▸ Work instructions
Only the lines starting at the one with "Recreate this object" and ending at the one with "NOTCH_AZIMUTH = -13.7" should be copied, exactly and with both ends kept.

▸ Data supplied
================================
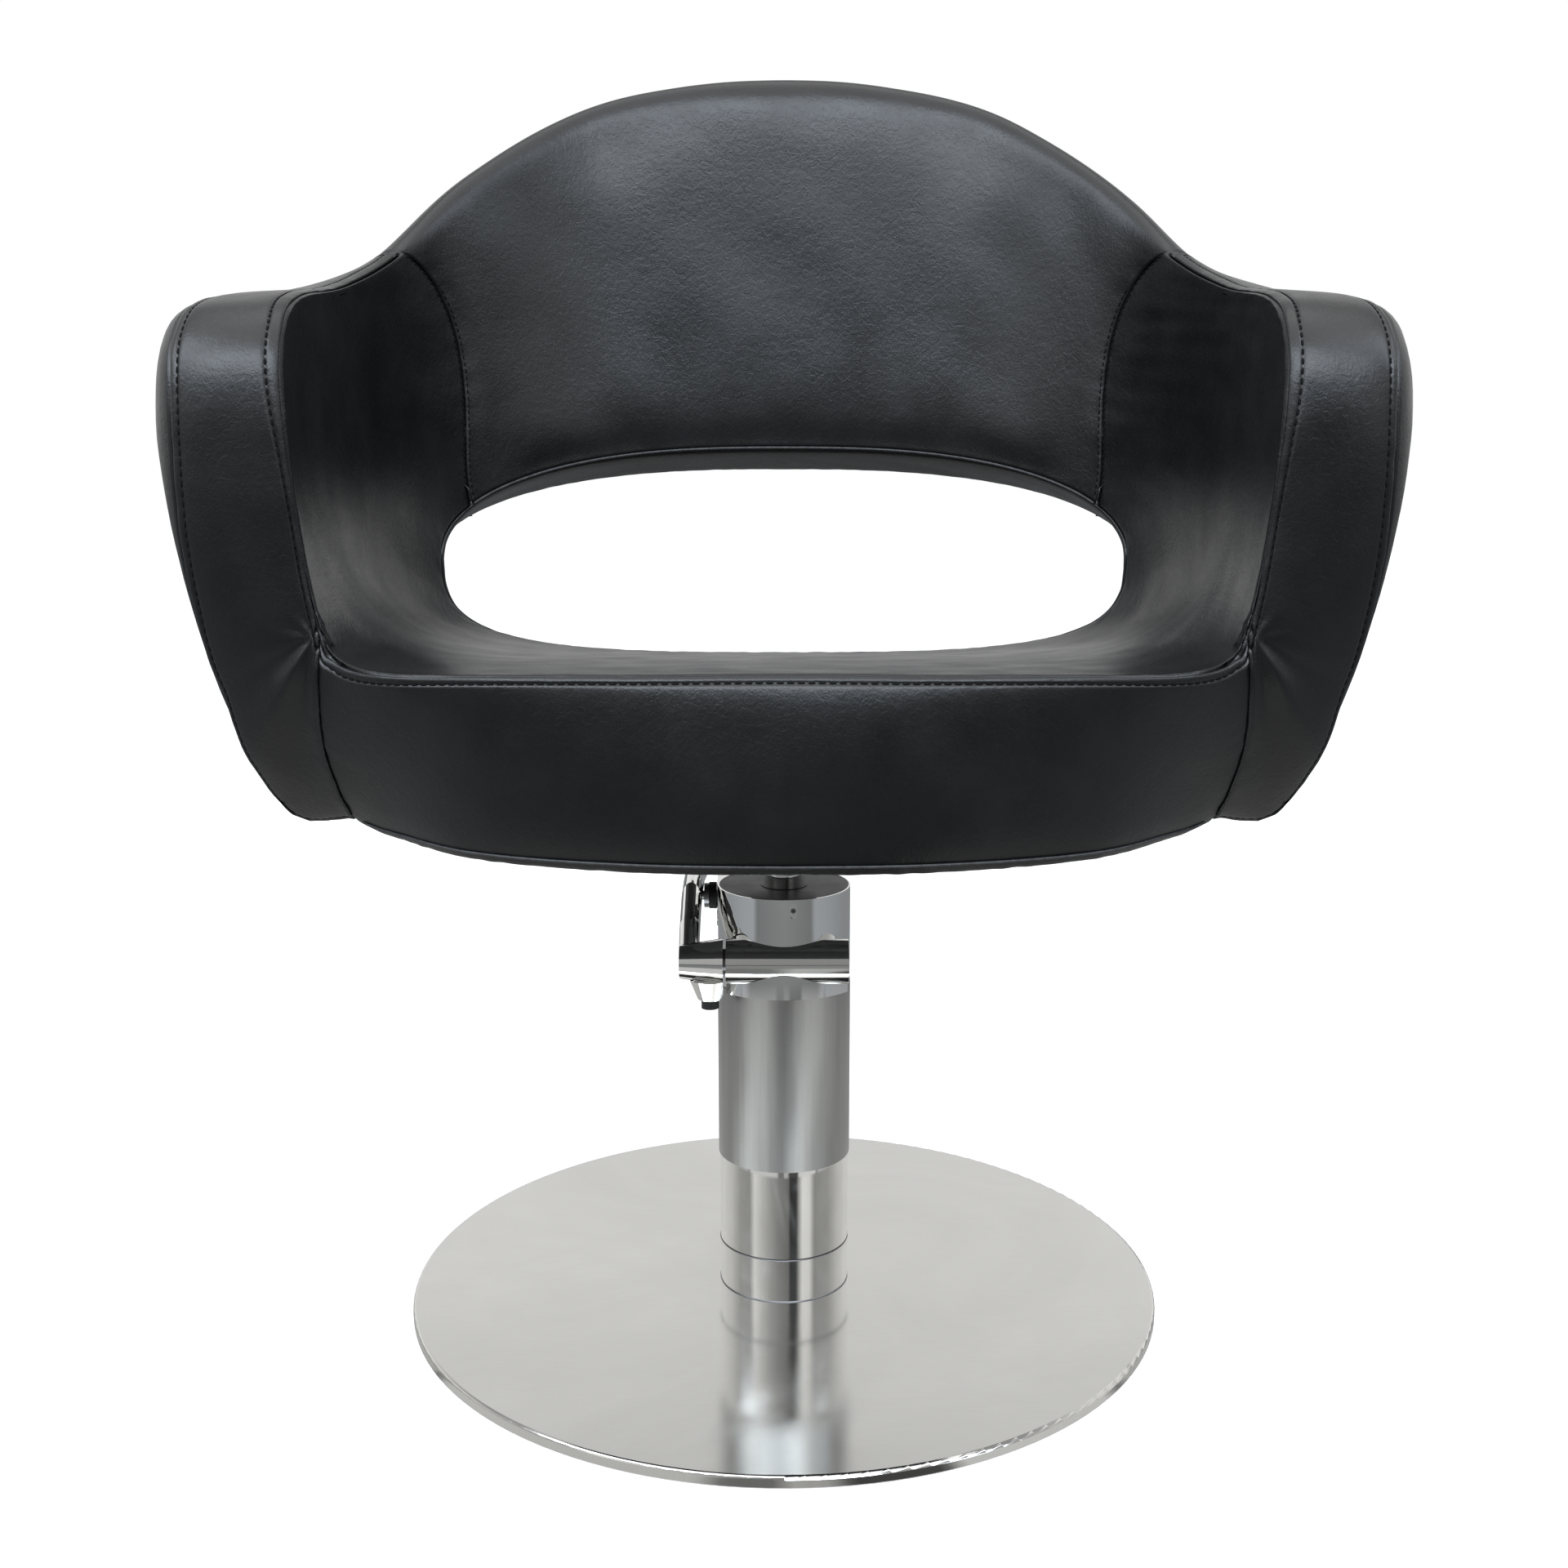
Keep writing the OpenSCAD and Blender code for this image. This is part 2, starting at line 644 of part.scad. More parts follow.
================================
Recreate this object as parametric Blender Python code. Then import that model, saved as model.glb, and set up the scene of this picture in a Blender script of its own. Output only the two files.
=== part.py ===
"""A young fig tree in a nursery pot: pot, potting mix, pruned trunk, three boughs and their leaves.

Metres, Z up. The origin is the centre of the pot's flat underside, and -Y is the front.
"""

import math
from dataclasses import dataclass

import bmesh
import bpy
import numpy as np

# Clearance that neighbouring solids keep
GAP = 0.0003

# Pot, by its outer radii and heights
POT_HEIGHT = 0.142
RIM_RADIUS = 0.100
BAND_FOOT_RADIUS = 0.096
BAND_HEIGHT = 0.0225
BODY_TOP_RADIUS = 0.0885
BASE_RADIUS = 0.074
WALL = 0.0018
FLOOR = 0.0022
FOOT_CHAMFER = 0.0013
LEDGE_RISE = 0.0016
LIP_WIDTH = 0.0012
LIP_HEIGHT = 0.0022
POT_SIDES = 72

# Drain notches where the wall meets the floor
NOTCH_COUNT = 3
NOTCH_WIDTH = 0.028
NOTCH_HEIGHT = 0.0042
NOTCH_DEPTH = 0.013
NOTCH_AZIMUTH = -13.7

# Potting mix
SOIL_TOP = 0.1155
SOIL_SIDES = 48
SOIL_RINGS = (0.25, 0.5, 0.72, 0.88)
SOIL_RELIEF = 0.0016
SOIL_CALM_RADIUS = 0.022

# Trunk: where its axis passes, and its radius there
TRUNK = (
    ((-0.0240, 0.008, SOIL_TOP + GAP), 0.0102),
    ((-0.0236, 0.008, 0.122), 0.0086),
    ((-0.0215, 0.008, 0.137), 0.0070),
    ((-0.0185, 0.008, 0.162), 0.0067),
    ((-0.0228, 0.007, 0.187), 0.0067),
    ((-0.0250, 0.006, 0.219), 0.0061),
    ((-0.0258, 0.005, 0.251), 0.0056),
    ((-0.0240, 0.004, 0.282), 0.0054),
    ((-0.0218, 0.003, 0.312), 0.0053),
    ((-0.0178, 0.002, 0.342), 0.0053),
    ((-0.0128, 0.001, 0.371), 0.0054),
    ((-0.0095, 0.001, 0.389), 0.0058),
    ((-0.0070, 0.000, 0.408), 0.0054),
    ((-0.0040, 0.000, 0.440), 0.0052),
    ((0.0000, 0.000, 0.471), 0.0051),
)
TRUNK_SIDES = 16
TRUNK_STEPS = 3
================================
▸ Response to the exercise
Recreate this object as parametric Blender Python code. Then import that model, saved as model.glb, and set up the scene of this picture in a Blender script of its own. Output only the two files.
=== part.py ===
"""A young fig tree in a nursery pot: pot, potting mix, pruned trunk, three boughs and their leaves.

Metres, Z up. The origin is the centre of the pot's flat underside, and -Y is the front.
"""

import math
from dataclasses import dataclass

import bmesh
import bpy
import numpy as np

# Clearance that neighbouring solids keep
GAP = 0.0003

# Pot, by its outer radii and heights
POT_HEIGHT = 0.142
RIM_RADIUS = 0.100
BAND_FOOT_RADIUS = 0.096
BAND_HEIGHT = 0.0225
BODY_TOP_RADIUS = 0.0885
BASE_RADIUS = 0.074
WALL = 0.0018
FLOOR = 0.0022
FOOT_CHAMFER = 0.0013
LEDGE_RISE = 0.0016
LIP_WIDTH = 0.0012
LIP_HEIGHT = 0.0022
POT_SIDES = 72

# Drain notches where the wall meets the floor
NOTCH_COUNT = 3
NOTCH_WIDTH = 0.028
NOTCH_HEIGHT = 0.0042
NOTCH_DEPTH = 0.013
NOTCH_AZIMUTH = -13.7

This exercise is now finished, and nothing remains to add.